* Goal
Starting at the line that has "return low, high" and stopping after the line that has "camera_furthest = 20.0", reproduce the listing below exactly; omit everything else.
— Start of Recorded information —
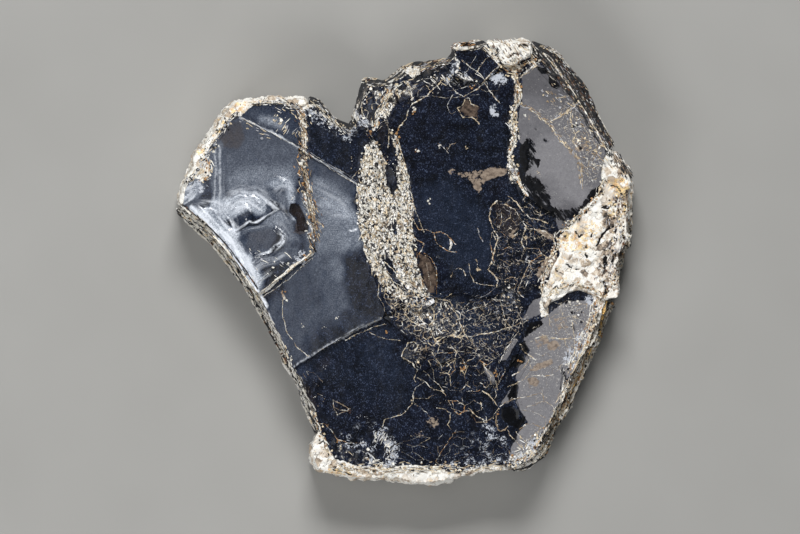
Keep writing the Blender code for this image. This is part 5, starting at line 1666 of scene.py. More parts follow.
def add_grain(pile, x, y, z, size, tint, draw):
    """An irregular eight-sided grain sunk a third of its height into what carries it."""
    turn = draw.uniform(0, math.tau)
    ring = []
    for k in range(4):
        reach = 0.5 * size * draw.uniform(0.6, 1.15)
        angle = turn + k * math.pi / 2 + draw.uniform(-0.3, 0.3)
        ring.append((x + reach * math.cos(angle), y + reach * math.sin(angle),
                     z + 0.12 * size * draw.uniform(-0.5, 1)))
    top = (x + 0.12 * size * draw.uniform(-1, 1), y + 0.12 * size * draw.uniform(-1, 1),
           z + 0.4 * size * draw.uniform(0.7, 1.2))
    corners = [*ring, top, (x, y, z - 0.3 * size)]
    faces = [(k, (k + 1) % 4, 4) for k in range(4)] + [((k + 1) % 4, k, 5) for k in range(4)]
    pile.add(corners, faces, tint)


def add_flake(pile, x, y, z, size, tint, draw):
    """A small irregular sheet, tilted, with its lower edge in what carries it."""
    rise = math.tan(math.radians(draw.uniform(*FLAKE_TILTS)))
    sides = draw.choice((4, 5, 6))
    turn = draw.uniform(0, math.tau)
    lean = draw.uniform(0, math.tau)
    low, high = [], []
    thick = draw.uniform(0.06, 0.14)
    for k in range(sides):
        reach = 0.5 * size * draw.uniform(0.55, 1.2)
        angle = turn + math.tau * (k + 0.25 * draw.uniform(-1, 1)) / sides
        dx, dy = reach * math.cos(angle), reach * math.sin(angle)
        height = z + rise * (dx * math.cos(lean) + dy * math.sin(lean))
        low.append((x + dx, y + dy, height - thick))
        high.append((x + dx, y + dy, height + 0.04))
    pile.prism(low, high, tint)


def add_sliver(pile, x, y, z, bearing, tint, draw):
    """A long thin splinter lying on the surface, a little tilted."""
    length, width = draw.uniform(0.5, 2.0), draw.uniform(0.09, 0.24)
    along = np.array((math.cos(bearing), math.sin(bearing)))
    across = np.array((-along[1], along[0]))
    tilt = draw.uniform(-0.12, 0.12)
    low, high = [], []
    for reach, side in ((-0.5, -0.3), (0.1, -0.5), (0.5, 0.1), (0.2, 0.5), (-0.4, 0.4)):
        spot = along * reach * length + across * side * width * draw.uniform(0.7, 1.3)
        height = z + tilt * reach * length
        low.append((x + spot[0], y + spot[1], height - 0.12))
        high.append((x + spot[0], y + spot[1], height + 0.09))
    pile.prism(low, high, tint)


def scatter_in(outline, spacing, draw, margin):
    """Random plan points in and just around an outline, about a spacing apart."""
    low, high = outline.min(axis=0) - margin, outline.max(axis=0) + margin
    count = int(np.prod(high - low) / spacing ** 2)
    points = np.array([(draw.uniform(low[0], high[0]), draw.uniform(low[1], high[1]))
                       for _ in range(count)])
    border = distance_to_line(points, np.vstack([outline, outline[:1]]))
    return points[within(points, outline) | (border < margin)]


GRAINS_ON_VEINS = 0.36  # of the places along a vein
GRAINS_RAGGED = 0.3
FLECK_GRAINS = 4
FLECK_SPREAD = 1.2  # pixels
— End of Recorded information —
— Start of Recorded information —
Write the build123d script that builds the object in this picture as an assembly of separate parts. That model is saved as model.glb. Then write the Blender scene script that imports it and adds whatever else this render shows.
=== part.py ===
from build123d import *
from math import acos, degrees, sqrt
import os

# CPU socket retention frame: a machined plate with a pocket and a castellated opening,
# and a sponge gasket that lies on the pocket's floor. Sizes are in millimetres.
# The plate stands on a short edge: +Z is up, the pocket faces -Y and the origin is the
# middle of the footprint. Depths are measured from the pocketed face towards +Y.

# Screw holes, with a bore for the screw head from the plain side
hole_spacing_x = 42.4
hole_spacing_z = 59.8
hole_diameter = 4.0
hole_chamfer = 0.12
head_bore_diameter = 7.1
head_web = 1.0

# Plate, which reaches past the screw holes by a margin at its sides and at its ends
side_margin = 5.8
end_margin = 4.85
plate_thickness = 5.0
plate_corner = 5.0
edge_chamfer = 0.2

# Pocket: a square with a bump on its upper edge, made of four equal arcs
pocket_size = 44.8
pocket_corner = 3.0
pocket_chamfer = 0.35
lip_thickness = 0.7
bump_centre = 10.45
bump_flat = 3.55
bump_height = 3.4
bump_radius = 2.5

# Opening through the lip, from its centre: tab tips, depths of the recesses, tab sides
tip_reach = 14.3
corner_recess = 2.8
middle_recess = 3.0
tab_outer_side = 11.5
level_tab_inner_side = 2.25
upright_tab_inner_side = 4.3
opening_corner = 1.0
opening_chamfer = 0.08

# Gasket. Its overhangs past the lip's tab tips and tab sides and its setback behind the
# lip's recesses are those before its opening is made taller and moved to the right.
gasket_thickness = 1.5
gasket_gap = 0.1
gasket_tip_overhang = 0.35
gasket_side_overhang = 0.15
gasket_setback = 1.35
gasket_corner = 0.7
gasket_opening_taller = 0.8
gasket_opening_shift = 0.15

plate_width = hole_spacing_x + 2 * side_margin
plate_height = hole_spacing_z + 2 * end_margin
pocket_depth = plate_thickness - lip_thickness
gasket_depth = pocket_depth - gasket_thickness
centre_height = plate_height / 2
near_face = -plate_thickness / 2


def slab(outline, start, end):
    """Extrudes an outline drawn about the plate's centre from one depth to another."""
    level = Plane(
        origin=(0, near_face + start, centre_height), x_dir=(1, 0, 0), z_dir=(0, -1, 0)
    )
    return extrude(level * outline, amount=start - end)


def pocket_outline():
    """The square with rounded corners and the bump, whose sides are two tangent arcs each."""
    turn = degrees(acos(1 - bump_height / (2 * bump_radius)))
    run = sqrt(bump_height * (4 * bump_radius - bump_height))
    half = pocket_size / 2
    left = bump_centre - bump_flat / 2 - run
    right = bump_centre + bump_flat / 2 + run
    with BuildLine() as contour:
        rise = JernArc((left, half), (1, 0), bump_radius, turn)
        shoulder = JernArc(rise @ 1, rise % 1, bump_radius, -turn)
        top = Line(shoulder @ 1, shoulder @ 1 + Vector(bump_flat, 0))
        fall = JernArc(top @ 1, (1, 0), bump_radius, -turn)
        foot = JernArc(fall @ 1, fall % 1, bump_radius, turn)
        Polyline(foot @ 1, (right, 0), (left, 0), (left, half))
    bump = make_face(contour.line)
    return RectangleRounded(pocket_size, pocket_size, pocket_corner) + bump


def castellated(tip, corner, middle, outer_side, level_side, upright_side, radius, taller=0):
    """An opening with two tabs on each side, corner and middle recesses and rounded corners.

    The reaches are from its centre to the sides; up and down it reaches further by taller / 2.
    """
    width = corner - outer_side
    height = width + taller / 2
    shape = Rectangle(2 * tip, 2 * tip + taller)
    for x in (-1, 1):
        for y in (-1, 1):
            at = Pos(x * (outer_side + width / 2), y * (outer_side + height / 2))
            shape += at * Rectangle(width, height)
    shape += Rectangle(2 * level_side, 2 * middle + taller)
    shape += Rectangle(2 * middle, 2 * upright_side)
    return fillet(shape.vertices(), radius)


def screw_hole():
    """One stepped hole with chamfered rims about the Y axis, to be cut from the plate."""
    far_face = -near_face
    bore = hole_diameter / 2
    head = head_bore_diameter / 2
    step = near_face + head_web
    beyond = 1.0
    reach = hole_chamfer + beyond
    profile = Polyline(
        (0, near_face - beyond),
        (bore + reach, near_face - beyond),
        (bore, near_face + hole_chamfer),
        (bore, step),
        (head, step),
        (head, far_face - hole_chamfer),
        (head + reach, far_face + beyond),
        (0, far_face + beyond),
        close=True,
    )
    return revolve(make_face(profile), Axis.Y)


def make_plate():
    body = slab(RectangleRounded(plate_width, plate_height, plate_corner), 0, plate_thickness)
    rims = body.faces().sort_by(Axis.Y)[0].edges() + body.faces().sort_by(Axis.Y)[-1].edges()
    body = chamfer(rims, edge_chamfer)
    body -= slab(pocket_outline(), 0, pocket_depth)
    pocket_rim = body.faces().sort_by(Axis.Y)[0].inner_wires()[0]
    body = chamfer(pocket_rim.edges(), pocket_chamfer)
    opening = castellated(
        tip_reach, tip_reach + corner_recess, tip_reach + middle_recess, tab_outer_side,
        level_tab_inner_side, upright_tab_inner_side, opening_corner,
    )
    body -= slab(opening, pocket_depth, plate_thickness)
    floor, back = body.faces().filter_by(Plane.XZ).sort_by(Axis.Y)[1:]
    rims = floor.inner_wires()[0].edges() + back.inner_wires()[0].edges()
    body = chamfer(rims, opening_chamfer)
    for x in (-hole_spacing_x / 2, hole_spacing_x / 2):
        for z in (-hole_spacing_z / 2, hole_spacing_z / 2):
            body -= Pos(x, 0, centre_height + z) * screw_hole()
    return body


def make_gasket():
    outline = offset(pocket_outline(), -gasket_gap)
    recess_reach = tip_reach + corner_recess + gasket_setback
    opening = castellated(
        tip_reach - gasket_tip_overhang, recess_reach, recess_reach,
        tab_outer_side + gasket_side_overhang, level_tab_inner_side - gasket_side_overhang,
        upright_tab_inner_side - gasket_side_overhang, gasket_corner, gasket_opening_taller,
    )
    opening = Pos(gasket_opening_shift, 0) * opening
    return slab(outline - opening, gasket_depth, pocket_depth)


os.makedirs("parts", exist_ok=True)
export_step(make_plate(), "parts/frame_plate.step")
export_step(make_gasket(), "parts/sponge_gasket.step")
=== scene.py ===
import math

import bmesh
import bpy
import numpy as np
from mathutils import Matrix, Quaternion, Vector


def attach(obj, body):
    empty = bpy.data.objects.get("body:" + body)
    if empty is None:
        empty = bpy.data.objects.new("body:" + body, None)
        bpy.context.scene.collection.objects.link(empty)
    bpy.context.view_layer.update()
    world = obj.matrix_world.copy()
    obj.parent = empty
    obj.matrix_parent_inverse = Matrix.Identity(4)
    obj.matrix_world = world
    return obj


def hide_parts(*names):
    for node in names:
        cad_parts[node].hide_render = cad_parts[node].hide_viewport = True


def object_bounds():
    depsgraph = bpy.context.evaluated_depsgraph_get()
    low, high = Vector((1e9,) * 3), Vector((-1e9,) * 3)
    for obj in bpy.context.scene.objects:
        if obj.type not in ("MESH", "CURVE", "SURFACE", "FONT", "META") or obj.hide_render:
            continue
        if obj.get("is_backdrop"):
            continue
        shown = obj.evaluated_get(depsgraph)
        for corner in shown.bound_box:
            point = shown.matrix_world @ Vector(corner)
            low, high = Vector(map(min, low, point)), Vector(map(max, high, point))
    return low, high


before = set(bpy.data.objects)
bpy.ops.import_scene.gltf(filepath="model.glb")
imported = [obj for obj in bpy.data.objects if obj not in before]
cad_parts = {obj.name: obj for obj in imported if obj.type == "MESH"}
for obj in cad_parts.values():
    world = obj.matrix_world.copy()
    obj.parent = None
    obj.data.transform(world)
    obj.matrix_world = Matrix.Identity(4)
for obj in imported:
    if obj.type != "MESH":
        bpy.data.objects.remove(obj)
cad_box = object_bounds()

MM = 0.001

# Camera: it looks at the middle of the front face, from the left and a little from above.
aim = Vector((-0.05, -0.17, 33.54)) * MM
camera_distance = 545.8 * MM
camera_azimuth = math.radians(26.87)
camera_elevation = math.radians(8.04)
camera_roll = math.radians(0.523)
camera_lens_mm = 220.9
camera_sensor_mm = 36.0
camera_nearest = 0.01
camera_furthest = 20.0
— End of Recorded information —
* Written response
    return low, high


before = set(bpy.data.objects)
bpy.ops.import_scene.gltf(filepath="model.glb")
imported = [obj for obj in bpy.data.objects if obj not in before]
cad_parts = {obj.name: obj for obj in imported if obj.type == "MESH"}
for obj in cad_parts.values():
    world = obj.matrix_world.copy()
    obj.parent = None
    obj.data.transform(world)
    obj.matrix_world = Matrix.Identity(4)
for obj in imported:
    if obj.type != "MESH":
        bpy.data.objects.remove(obj)
cad_box = object_bounds()

MM = 0.001

# Camera: it looks at the middle of the front face, from the left and a little from above.
aim = Vector((-0.05, -0.17, 33.54)) * MM
camera_distance = 545.8 * MM
camera_azimuth = math.radians(26.87)
camera_elevation = math.radians(8.04)
camera_roll = math.radians(0.523)
camera_lens_mm = 220.9
camera_sensor_mm = 36.0
camera_nearest = 0.01
camera_furthest = 20.0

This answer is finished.